Records from a collection
%%

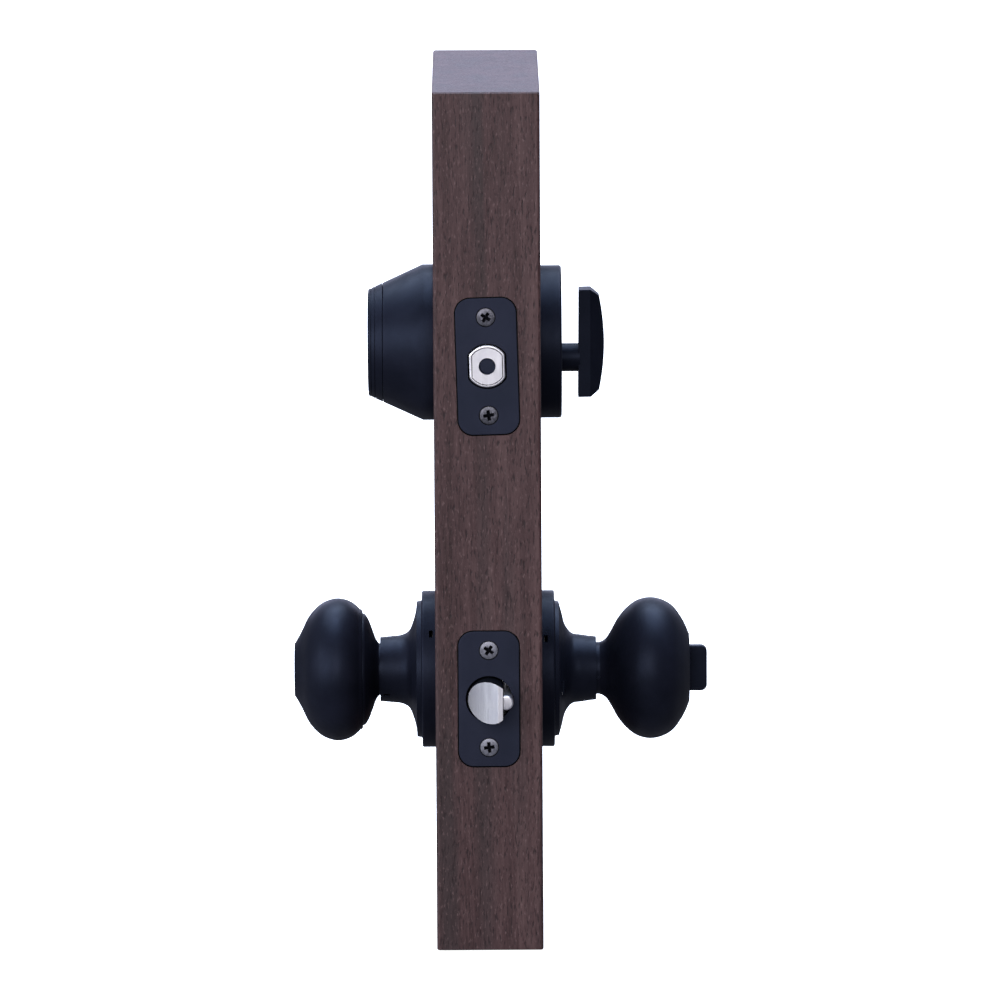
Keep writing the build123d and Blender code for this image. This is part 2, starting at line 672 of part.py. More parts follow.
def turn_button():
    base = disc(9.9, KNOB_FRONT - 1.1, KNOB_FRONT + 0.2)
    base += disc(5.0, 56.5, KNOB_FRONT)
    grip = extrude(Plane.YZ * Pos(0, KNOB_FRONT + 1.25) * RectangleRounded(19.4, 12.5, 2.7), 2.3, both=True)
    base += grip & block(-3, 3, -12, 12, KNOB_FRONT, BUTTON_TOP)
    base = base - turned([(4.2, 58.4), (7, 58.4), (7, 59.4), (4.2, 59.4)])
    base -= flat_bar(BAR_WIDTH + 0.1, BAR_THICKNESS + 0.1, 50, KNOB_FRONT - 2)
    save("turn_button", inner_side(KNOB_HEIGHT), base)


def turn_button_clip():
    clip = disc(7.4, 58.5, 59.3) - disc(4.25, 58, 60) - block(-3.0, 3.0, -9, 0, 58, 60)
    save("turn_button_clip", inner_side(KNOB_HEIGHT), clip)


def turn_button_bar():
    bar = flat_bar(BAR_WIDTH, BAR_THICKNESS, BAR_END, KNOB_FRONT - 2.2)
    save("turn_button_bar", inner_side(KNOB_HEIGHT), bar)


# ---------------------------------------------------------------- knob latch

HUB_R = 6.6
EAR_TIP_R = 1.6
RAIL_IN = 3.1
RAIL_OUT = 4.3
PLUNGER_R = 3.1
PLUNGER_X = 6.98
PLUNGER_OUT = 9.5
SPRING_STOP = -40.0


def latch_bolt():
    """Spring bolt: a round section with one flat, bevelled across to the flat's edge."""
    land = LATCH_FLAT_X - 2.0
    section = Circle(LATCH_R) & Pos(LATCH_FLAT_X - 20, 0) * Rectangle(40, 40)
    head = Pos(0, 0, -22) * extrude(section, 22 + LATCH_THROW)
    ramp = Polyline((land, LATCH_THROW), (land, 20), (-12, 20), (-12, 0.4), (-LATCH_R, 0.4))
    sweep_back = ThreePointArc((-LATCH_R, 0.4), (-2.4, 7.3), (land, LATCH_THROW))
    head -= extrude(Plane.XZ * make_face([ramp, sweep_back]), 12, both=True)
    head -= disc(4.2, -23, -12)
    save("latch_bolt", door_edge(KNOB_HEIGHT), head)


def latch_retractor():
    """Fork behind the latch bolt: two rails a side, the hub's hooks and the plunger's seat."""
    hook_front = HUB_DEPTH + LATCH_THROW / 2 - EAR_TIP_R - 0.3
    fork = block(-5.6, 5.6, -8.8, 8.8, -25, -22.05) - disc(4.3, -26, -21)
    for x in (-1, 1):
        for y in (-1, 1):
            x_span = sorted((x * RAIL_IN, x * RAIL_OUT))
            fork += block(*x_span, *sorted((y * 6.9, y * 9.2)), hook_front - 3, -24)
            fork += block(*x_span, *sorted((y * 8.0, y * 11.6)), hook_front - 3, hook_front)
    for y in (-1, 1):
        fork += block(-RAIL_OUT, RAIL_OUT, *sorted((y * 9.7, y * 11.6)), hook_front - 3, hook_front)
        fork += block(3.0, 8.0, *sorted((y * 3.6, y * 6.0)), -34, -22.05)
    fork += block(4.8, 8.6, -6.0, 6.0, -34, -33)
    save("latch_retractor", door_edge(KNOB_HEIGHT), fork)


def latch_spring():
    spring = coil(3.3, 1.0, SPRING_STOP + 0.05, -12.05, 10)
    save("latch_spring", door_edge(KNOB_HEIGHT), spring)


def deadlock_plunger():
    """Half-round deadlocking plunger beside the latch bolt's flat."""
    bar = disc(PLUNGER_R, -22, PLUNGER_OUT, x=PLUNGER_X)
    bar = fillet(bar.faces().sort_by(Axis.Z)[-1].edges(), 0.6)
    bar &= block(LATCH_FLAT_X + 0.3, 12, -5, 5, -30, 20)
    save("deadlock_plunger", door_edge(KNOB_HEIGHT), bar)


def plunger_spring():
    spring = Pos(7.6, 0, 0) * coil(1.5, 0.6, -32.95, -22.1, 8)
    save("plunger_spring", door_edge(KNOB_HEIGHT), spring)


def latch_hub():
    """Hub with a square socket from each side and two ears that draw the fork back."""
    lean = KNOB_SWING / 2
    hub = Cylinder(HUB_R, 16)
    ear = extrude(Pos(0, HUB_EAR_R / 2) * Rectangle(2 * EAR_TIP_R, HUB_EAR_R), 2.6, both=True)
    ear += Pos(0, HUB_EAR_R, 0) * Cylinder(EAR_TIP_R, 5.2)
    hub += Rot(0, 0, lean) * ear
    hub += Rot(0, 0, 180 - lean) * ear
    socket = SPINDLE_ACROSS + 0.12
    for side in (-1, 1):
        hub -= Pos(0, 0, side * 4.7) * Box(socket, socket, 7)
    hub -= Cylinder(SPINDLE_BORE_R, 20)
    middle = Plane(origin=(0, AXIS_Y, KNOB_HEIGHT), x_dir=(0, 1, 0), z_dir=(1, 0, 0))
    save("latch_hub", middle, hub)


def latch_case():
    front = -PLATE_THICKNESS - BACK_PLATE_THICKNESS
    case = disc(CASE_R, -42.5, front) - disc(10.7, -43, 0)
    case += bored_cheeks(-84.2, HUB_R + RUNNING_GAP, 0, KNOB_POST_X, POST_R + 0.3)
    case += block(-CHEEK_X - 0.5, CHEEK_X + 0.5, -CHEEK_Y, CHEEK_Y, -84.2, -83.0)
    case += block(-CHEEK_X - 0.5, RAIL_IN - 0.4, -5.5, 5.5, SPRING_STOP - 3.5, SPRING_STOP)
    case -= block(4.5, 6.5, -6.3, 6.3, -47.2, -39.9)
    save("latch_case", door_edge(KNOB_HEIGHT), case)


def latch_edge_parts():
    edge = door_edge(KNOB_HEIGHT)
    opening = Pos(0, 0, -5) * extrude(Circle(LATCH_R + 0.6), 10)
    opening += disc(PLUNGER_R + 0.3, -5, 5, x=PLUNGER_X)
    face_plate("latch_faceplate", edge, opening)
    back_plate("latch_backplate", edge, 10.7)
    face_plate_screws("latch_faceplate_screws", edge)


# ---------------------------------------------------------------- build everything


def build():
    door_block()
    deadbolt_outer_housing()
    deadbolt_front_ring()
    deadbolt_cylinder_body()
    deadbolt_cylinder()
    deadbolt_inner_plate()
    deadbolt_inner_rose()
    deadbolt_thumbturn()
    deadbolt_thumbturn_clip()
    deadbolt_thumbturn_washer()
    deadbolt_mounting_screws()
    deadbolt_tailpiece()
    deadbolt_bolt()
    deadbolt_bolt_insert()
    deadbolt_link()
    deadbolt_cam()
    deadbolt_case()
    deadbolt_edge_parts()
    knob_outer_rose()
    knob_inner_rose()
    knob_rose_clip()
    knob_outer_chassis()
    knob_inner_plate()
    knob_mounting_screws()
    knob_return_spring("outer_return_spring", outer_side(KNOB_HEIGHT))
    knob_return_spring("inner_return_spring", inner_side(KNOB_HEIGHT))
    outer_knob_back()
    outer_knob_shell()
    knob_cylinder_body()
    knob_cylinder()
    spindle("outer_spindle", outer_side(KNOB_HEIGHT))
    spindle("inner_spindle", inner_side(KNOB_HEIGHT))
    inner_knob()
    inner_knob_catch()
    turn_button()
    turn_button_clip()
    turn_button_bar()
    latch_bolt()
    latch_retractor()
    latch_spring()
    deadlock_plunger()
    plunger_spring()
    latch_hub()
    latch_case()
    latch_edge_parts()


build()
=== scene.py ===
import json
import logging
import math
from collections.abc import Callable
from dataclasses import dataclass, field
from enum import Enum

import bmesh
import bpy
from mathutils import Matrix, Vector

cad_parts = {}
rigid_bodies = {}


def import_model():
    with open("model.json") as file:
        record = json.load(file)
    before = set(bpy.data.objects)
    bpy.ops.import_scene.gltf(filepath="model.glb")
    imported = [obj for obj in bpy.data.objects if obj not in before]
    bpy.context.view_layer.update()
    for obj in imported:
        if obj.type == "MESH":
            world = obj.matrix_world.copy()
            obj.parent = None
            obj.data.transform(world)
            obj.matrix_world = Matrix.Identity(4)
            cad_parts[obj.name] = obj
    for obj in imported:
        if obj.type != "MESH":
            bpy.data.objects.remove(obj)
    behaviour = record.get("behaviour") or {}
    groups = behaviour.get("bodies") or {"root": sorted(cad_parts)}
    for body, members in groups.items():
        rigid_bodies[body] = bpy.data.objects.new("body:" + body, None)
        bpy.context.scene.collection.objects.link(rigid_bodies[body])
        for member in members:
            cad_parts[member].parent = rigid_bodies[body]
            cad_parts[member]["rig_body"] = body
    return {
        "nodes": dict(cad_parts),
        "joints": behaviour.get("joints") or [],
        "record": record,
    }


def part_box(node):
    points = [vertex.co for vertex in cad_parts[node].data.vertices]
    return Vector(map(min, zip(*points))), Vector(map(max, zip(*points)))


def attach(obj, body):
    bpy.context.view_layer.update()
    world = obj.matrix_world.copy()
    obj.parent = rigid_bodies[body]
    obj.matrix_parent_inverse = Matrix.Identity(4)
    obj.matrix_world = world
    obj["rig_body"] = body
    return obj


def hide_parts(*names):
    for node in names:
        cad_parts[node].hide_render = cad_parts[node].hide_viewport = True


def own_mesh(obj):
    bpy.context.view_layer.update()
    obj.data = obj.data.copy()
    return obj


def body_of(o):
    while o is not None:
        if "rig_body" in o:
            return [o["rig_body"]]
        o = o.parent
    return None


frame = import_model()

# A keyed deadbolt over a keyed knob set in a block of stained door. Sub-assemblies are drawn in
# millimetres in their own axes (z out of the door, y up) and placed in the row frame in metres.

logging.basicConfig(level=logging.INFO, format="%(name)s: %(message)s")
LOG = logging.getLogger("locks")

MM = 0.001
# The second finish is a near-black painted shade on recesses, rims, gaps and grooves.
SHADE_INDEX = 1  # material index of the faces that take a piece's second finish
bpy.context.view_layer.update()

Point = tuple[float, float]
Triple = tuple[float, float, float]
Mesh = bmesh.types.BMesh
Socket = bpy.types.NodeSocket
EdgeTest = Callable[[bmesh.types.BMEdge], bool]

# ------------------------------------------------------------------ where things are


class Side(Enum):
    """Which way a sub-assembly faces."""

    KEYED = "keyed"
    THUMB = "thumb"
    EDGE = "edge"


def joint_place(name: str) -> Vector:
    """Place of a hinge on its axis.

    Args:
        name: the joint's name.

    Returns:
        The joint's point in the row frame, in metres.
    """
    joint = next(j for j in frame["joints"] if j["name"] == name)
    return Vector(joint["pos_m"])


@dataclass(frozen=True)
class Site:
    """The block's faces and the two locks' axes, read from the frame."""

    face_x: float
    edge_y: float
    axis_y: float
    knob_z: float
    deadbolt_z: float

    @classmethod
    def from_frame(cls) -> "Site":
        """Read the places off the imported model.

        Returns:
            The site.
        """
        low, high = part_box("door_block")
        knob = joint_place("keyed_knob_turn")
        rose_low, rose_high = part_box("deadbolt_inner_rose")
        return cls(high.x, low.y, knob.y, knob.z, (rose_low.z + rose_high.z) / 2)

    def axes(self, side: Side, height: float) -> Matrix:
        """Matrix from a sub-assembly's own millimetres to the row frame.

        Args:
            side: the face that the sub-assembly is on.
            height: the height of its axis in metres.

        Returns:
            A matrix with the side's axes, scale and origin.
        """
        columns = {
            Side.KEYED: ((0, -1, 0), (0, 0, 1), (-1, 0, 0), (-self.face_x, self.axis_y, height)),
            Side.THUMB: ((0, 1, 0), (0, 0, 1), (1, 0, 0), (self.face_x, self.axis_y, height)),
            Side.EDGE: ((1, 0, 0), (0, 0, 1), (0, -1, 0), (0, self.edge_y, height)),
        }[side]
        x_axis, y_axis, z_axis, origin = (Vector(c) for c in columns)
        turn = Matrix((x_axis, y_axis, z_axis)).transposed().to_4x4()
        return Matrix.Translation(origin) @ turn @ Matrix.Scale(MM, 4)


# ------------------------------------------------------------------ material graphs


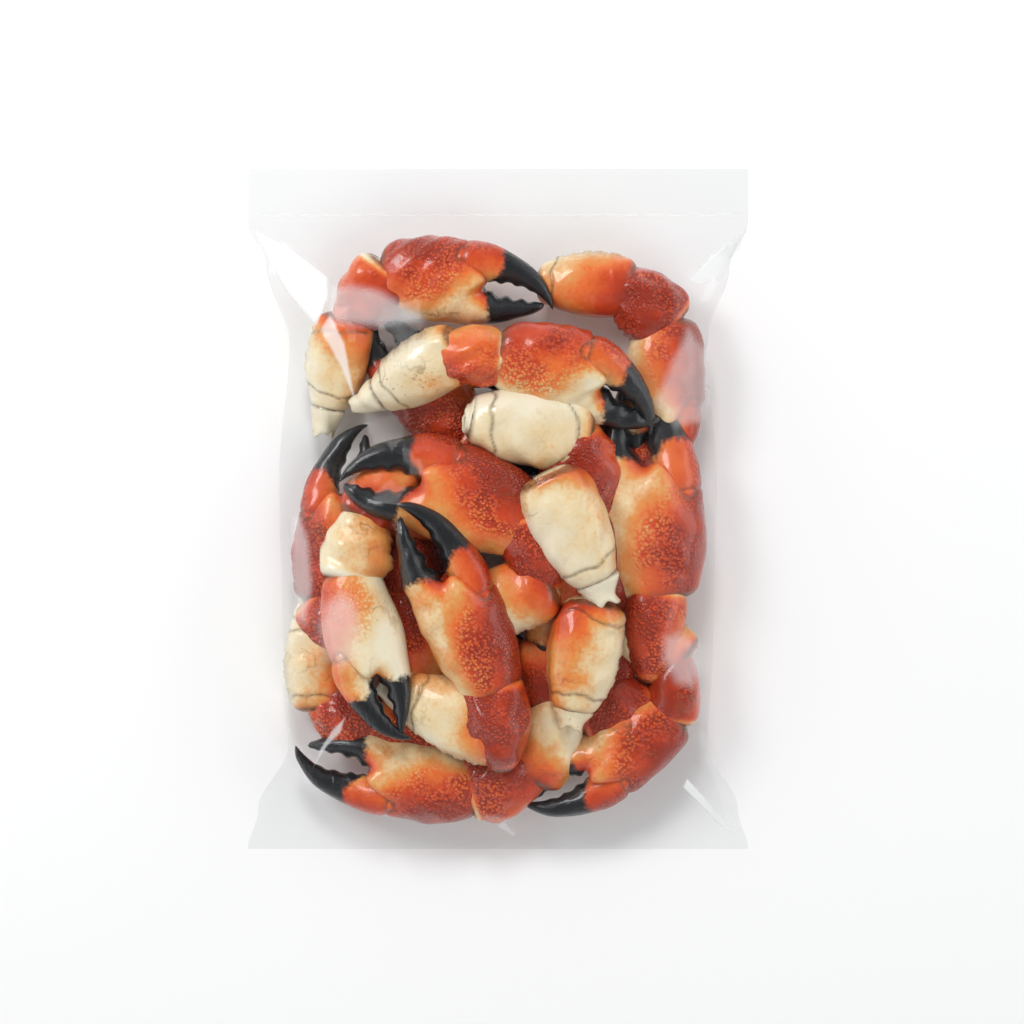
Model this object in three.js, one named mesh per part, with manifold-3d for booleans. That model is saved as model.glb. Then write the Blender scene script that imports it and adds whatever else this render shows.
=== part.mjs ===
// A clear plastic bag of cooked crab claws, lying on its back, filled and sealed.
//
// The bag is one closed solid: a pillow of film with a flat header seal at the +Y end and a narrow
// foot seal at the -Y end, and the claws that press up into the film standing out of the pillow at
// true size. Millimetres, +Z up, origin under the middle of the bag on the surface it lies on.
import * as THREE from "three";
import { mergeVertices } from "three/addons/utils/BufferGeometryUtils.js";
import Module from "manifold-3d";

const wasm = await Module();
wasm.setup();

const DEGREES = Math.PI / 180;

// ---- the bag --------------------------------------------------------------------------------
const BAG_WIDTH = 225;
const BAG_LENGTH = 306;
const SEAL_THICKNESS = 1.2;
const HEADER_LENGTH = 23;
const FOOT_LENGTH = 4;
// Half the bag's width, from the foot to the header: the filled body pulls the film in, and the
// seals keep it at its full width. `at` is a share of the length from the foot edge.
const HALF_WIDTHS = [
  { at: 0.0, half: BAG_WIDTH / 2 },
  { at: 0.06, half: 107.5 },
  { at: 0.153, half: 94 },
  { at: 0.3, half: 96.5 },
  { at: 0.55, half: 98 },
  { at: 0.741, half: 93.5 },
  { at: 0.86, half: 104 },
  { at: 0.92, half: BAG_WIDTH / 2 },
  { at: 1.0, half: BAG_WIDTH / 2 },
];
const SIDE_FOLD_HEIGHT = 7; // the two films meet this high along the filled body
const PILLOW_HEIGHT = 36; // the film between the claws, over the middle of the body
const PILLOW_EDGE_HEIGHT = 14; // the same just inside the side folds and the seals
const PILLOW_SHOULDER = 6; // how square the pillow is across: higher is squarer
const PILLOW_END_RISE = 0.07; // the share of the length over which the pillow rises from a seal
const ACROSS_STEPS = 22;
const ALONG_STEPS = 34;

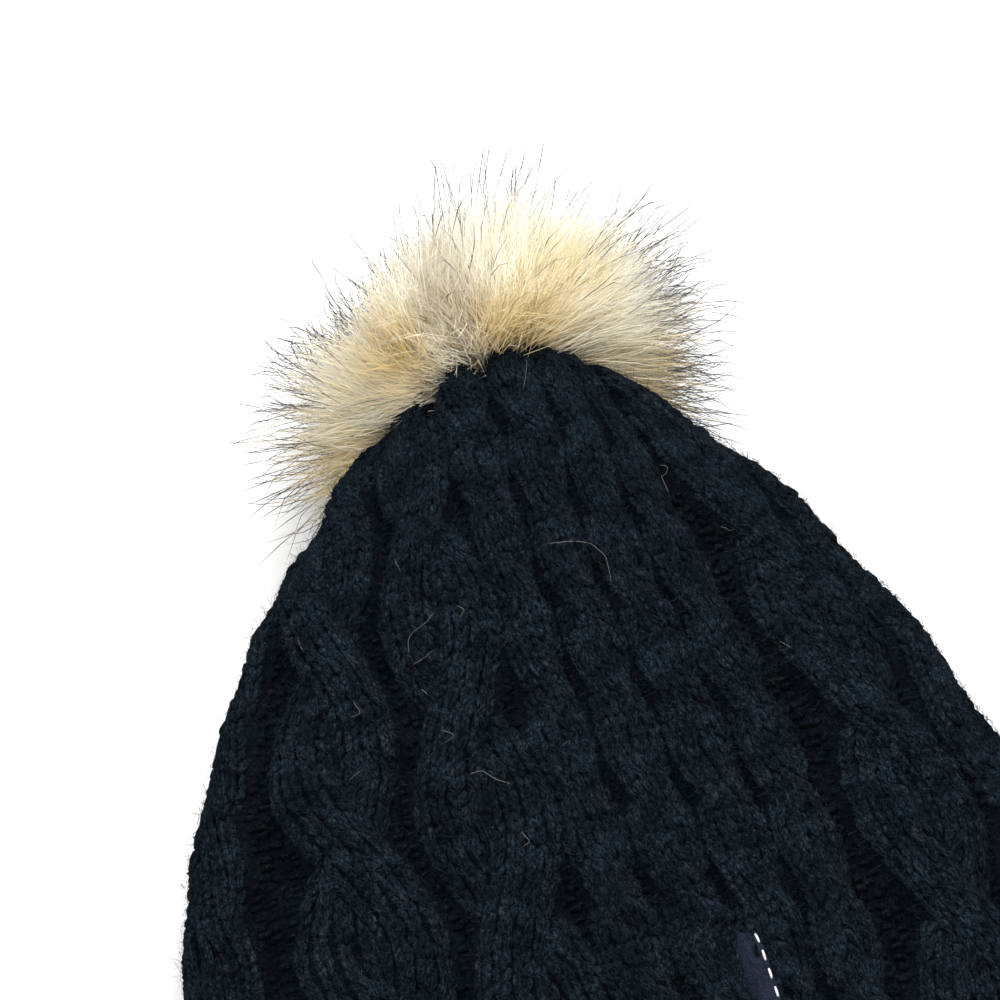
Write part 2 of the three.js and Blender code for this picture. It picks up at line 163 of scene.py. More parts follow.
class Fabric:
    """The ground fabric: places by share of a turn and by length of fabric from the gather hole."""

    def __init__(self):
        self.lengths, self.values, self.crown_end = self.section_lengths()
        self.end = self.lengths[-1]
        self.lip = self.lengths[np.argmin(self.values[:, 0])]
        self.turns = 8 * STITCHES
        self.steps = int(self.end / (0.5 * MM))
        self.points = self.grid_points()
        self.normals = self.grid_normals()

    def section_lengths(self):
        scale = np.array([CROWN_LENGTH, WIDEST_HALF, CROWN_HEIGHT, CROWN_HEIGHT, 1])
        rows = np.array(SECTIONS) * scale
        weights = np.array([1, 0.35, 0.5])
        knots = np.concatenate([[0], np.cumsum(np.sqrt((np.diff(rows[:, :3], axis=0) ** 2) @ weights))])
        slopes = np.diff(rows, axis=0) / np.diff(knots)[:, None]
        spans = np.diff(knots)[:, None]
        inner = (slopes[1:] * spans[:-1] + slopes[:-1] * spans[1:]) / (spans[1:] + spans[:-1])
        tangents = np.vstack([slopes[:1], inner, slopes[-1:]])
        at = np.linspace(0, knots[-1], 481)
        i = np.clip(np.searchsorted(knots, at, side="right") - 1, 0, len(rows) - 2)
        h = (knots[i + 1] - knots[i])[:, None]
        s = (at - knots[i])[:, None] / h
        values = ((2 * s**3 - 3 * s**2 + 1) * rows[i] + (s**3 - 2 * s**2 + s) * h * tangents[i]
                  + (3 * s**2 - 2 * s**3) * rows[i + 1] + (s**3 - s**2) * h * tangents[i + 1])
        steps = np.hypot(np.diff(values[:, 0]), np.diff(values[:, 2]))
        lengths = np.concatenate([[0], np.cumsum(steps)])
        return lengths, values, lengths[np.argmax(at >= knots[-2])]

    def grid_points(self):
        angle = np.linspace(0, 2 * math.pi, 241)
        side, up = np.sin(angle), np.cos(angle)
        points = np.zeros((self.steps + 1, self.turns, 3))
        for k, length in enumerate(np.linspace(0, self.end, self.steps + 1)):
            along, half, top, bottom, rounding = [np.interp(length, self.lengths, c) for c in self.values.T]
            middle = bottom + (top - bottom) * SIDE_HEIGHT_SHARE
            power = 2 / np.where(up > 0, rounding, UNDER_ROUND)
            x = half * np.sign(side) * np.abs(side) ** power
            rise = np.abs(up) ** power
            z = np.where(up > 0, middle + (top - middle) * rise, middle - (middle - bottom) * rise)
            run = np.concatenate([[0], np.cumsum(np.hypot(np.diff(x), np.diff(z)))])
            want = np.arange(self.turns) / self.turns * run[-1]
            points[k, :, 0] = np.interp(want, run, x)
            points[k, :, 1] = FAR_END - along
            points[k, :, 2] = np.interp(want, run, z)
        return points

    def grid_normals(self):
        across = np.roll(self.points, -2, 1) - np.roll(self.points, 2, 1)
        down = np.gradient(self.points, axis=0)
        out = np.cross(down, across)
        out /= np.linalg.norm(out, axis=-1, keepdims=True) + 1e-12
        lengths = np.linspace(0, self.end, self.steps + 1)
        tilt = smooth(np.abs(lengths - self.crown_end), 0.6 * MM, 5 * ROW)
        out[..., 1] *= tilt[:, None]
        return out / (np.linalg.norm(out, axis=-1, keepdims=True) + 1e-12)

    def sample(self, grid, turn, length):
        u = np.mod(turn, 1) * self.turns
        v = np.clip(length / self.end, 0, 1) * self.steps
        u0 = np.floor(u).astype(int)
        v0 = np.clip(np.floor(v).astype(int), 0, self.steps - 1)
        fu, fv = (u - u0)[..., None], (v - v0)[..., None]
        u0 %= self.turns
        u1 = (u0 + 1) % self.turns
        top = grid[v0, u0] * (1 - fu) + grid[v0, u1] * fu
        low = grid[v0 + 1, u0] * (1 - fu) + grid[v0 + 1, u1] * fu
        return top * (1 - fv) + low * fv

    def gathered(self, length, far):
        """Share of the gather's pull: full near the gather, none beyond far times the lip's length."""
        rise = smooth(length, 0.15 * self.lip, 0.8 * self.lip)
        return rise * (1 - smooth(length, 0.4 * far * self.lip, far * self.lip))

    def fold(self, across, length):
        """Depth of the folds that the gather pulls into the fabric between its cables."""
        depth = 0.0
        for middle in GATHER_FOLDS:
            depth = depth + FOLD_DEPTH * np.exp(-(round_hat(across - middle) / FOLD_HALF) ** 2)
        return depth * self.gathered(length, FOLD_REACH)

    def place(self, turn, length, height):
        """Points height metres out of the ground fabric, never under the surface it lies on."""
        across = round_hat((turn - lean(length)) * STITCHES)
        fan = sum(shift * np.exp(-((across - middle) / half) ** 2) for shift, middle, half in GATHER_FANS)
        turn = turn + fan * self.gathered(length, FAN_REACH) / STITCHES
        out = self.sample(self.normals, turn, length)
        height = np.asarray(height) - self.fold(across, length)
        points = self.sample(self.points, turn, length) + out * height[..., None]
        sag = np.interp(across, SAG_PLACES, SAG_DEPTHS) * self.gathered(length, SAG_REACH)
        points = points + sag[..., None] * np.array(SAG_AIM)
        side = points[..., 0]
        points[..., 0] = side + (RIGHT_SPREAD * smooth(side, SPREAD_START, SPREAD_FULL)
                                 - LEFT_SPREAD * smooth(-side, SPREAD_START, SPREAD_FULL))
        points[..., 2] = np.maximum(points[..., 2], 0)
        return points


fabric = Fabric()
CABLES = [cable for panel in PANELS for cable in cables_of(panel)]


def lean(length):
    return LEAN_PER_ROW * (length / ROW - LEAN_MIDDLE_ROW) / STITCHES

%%

— What you are asked to do —
Nothing outside the span should appear: copy exactly from the line with "knob_mounting_screws()" through the line with "bpy.data.objects.remove(obj)".

— Full output —
    knob_mounting_screws()
    knob_return_spring("outer_return_spring", outer_side(KNOB_HEIGHT))
    knob_return_spring("inner_return_spring", inner_side(KNOB_HEIGHT))
    outer_knob_back()
    outer_knob_shell()
    knob_cylinder_body()
    knob_cylinder()
    spindle("outer_spindle", outer_side(KNOB_HEIGHT))
    spindle("inner_spindle", inner_side(KNOB_HEIGHT))
    inner_knob()
    inner_knob_catch()
    turn_button()
    turn_button_clip()
    turn_button_bar()
    latch_bolt()
    latch_retractor()
    latch_spring()
    deadlock_plunger()
    plunger_spring()
    latch_hub()
    latch_case()
    latch_edge_parts()


build()
=== scene.py ===
import json
import logging
import math
from collections.abc import Callable
from dataclasses import dataclass, field
from enum import Enum

import bmesh
import bpy
from mathutils import Matrix, Vector

cad_parts = {}
rigid_bodies = {}


def import_model():
    with open("model.json") as file:
        record = json.load(file)
    before = set(bpy.data.objects)
    bpy.ops.import_scene.gltf(filepath="model.glb")
    imported = [obj for obj in bpy.data.objects if obj not in before]
    bpy.context.view_layer.update()
    for obj in imported:
        if obj.type == "MESH":
            world = obj.matrix_world.copy()
            obj.parent = None
            obj.data.transform(world)
            obj.matrix_world = Matrix.Identity(4)
            cad_parts[obj.name] = obj
    for obj in imported:
        if obj.type != "MESH":
            bpy.data.objects.remove(obj)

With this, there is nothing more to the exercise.